Lodi e il Lodigiano finiscono per annegare in un mare magnum

L’edizione de “Il Cittadino” del 27 luglio informa i lettori che per la Camera di commercio di Lodi è iniziato il conto alla rovescia in vista dell’ingresso nella costituenda Camera metropolitana. L’operazione è una conseguenza della riforma voluta dal governo Renzi che prevedeva la riduzione sul territorio nazionale degli enti camerali attraverso gli accorpamenti.

Lodi si riunirà dunque con Milano e Monza-Brianza per dare vita a un maxi ente composto secondo i dati più recenti da 575mila imprese, di cui 17mila lodigiane: fatti quattro conti, si intuisce fin da ora il “peso” che avrà il nostro territorio nella nuova istituzione.

La sede della Camera di commercio di Lodi resterà comunque operativa a tutti gli effetti, garantiscono, e soprattutto (questa è senza dubbio una buona notizia) “tutti i posti di lavoro saranno mantenuti”, come conferma il presidente Pierfrancesco Cecchi.

Dal punto di vista logistico, si evince che, rispetto al passato, non cambierà nulla e la domanda sorge spontanea: a che pro questa riforma? Risparmio di soldi e risorse? Non si direbbe.

Di concreto c’è che Lodi e il Lodigiano finiscono per annegare in un mare magnum dove al momento è del tutto sconosciuto il ruolo che rivestiranno il territorio e le sue imprese. La conferma arriva dallo stesso Cecchi nell’artico pubblicato da “Il Cittadino” del 27 luglio, che suscita una serie di interrogativi. Il primo riguarda la Consulta del Lodigiano, “ un organismo che all’interno del distretto di Lodi si propone di fare da collante fra il territorio e gli organi direttivi della Camera metropolitana”.

Sarà composto da 15 membri designati dalle associazioni di categoria.

Ma poi viene il bello: “L’auspicio delle imprese lodigiane - continua Cecchi - è che la sua istituzione sia riconosciuta dallo statuto della Camera metropolitana”.

Ah, quindi mica è sicuro che questa consulta non venga rispedita al mittente.

Si parla poi della possibile figura di un “referente” all’interno della sede distrettuale di Lodi, ma anche in questo caso siamo a livello di auspicio: “A Lodi ci stiamo battendo affinché all’interno della nostra sede distrettuale rimanga un referente che possa svolgere un ruolo simile a quello svolto dal segretario generale, dato che anche questa figura non è più prevista a livello locale”.

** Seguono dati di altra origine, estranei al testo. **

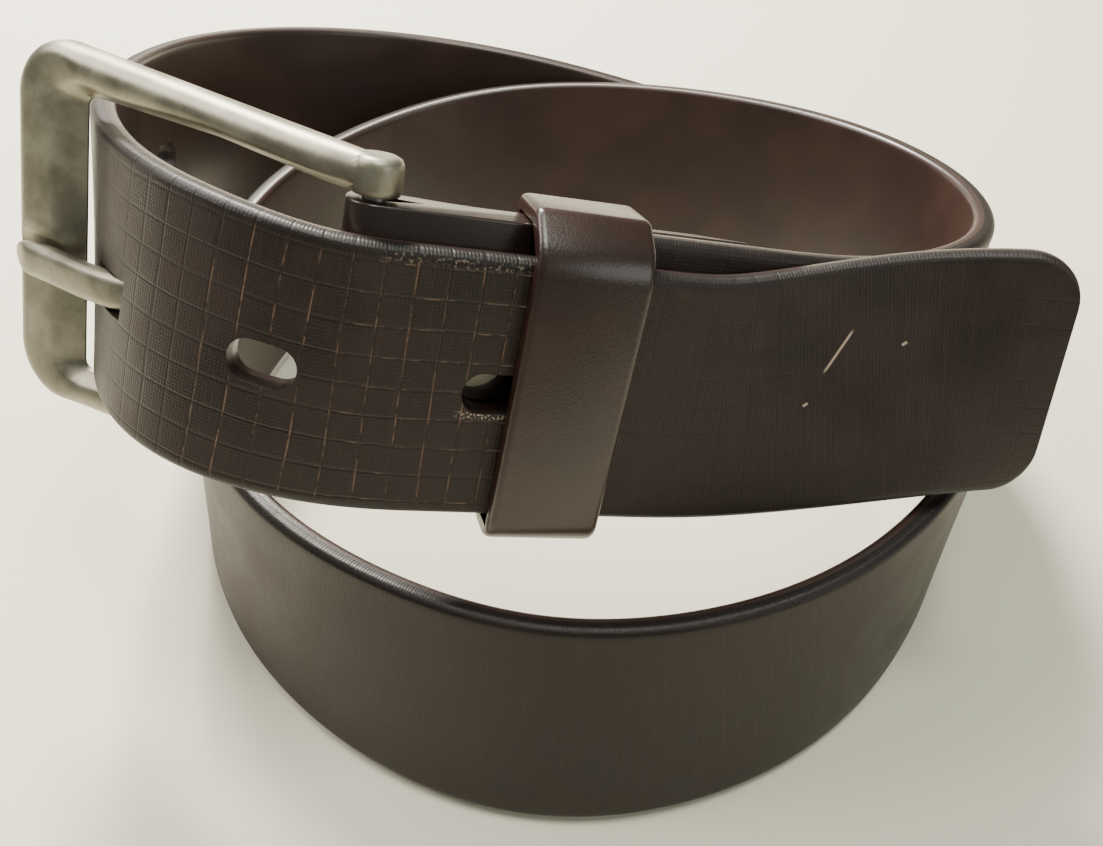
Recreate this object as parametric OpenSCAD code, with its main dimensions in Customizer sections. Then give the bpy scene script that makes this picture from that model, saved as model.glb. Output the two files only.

Ciliegina sulla torta, il “tesoretto” di 500mila euro rimasto (per ora) in dote alla Camera di commercio di Lodi: anche su quello, predomina l’incertezza: “È stata presa una delibera di indirizzo per ottenere dal nuovo ente che questi soldi possano essere reinvestiti sul territorio lodigiano - ancora Cecchi -. Sono soldi frutto di una gestione virtuosa della Camera di commercio di Lodi, non vogliamo che vadano dispersi”.

Insomma, un vero affare questo accorpamento, parte di una riforma (?) governativa che al pari di quella Delrio sulle province brilla per la sua (nulla) efficacia, soprattutto a livello di risparmi.

Per fortuna, nel secondo caso, e mi riferisco alla Delrio sulle province, i cittadini hanno bocciato la riforma a furor di popolo, anche se le conseguenze nefaste si riflettono sugli enti locali, in gran parte avviati al dissesto (hanno smontato le province e poi hanno chiesto agli elettori se andava bene, una pratica alquanto singolare).

Se sugli accorpamenti delle Camere di commercio a questo punto bisogna fare i conti con l’ineluttabilità, resto comunque perplesso sui commenti entusiastici che negli scorsi mesi hanno preceduto l’operazione fusione. Non si pretende che, come accade in alcuni territori vicini, si faccia il diavolo a quattro per chiedere l’impossibile (per avere in cambio un minimo), ma forse valeva la pena riflettere ulteriormente su strategie e alternative in vista dell’accorpamento, giusto per evitare che il Lodigiano, come già è accaduto nella sua storia, assista senza reagire a quello che gli passa sopra.